Experimentó encontrados sentimientos. Le era grato volverla a ver. Halagaba su vanidad masculina y removía el recuerdo de sus sentidos la reaparición de Gladys. Pero le asustaba hallarse con aquella mujer en los brazos. Sentía la cobardía de los egoístas, que temen echarse encima una carga. Las primeras entrevistas fueron, con todo, apasionadas y felices. Como si le adivinara el pensamiento, Gladys le tranquilizó, diciendo:

—Me vo y a estar contigo unos diítas. ¡Para lo que tengo que hacer! ¡Lo que es con esta voz no puede buscar contratas!

Lo decía sonriente, -animosa, como si tuviera resuelto el problema de la vida. Y él mentalmente se decía, cual si le hubieran quitado un peso de encima: «¡Bah, unos días!»

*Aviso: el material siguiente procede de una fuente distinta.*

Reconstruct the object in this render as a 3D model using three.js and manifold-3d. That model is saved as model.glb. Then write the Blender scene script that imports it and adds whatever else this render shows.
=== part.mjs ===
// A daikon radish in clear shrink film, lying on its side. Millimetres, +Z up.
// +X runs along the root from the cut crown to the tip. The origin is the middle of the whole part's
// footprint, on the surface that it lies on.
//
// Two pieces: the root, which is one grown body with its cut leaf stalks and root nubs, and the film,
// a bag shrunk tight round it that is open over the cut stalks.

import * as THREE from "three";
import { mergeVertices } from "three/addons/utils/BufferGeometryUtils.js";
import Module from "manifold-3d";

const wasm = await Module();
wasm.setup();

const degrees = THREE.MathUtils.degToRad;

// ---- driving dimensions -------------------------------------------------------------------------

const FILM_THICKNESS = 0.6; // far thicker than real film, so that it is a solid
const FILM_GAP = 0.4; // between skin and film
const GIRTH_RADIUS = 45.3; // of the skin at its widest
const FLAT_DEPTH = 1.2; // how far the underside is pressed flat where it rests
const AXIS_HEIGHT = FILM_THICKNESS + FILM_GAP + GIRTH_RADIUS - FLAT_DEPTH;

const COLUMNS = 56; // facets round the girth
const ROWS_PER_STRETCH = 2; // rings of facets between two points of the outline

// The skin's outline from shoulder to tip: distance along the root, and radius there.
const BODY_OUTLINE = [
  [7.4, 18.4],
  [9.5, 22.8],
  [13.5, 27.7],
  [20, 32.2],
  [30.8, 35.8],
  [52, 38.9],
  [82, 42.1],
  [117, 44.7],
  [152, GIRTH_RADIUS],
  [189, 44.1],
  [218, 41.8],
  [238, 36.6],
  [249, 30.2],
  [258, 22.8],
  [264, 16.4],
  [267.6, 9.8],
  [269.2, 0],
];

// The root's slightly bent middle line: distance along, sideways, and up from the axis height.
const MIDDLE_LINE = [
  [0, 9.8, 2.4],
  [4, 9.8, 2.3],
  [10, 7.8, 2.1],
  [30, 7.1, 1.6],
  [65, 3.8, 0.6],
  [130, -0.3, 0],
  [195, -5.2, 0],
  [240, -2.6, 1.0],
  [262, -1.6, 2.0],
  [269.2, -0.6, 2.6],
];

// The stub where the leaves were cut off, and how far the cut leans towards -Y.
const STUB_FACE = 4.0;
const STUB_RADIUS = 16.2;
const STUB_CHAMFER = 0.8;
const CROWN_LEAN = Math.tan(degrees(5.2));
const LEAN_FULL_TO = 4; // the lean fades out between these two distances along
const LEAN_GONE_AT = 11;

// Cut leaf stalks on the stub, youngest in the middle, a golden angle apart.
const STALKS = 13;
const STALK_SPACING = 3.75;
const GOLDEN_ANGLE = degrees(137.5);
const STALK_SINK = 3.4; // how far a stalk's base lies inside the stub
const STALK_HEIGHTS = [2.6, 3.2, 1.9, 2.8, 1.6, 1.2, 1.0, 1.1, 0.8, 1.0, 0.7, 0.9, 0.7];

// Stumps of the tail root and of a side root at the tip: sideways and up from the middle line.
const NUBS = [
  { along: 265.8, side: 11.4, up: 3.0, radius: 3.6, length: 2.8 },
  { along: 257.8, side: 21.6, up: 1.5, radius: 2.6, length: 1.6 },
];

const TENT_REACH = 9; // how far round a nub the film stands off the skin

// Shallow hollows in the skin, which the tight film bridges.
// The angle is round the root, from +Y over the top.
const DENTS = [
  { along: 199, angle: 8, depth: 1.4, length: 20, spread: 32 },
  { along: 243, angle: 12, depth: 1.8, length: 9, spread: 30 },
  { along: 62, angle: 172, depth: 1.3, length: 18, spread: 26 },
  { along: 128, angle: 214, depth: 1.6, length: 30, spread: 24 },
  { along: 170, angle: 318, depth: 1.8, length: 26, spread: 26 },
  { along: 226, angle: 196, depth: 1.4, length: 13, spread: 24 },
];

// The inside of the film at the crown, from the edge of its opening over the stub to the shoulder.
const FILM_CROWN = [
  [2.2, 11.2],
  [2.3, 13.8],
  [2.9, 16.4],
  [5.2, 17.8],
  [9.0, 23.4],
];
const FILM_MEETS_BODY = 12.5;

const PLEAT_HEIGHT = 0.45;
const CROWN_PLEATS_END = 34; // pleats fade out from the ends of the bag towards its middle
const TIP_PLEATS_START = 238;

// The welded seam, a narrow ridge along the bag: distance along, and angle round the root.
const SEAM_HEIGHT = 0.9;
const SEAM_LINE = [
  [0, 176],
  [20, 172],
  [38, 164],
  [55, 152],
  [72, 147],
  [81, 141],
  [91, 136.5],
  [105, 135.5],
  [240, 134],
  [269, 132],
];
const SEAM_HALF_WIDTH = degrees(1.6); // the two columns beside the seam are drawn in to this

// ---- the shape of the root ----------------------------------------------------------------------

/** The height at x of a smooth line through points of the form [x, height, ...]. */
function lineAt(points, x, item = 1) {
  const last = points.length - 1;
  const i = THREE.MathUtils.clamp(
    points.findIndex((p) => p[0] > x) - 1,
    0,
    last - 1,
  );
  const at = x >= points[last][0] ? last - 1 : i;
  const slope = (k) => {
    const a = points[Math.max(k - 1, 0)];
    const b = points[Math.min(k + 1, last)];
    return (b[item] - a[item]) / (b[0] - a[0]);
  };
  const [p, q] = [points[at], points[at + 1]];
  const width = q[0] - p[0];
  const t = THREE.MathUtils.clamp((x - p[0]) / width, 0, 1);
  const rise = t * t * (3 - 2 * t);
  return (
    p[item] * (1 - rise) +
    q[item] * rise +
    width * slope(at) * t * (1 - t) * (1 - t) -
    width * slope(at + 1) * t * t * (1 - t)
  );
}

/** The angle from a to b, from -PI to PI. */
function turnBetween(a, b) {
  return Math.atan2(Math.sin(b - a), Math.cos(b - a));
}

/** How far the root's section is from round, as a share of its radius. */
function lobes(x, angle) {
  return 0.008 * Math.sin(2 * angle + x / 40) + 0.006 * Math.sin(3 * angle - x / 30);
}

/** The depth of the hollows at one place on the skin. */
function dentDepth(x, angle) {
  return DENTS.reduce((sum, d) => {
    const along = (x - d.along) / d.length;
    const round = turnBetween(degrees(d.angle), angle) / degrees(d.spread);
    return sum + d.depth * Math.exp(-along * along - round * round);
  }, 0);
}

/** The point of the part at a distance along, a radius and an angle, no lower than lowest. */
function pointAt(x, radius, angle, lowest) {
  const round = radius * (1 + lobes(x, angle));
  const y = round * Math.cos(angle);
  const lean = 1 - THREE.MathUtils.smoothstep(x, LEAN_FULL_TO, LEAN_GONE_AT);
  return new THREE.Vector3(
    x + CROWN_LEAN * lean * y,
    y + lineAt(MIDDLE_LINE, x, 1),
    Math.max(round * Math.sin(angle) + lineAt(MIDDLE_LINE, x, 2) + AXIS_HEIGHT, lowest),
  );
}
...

Eugenio se sentía orgulloso acompañando a aquella mujer fina y elegante, que le envidiaban los hombres; mas al propio tiempo su estrechez de ánimo burguesa le inspiraba un vago malestar por la exhibición de aquella intimidad irregular. A veces deseaba que Gladys se fuera; otras veces se dejaba llevar del encanto de su compañía sin pensar en lo futuro, viviendo intensamente el minuto presente.

Daban largos paseos. A Gladys la encantaba el Parque del Oeste. Correteaban por allí como dos novios o como dos recién casados, entre las familias burguesas y las niñeras y los chicos, que usufructúan el parque, al que no ha aprendido a ir el Madrid elegante. Una tarde, Gladys, más animada que de ordinario, se fue quedando pensativa. Parecía madurar una resolución. Por fin habló.

—¡Qué hermoso es este cielol— dijo—. Tú no sabes lo que me gusta Madrid. De buena gana me quedaría. Mira, yo necesito muy poco. ¡Si tú quisieras!... Como lo he tenido todo, me acomodaría a vivir como una modistilla... Sería bonito, ¿verdad?

Era lo que él temía. Empezó a balbucir torpes excusas, a lamentar su pobreza de un modo forzado y frío. Apenas ganaba para sostenerse. Ella no podría acostumbrarse a la pobreza. En realidad, no decía todo su pensamiento. Gladys le gustaba, sí; le enorgullecía el amor o el capricho de aquella mujer elegante, distinguida, que tenía además la aureola de las tablas. Pero ¡cargar con ella, sacrificarse, renunciar a la esperanza de una boda con una muchacha rica! Eso, no.

Ella le escuchaba, triste y desencantada, mirándole profundamente, con una sonrisa extraña. Al cabo le interrumpió con un movimiento de orgullo:

—¡Déjalo! ¡No te apuresl ¡Qué importa! ¡Para lo que hemos de vivir ! ¡Qué hermoso es este cielo!—volvió a decir, tras una pausa, contemplando la puesta de Sol, que incendiaba en púrpuras oros y violetas el horizonte.

Regresaron silenciosos, cohibidos, cambiando alguna breve e insignificante palabra, como para disimular aquel silencio que los alejaba a uno del otro. La ilusión estaba rota.

* * *

«¡Para lo que hemos de vivir!» Aquellas últimas palabras de Gladys, dichas con acento amargo y doloroso, resonaron trágicamente en el alma de Eugenio, cuando al día siguiente se enteró de que Gladys estaba moribunda. La había atropellado un automóvil. ¿Fue una desgracia casual? ¿Fue un disimulado suicidio? Cuando Eugenio la vio no podía ya hablar. Pero le parecía estarla viendo en el parque y oírla: «¡Para lo que hemos de vivir!... ¡Yo no he vivido mucho!» Y un dolor infinito, que no hubiera sospechado, le acusaba de no haber sido generoso, de no haber tenido el valor de amar.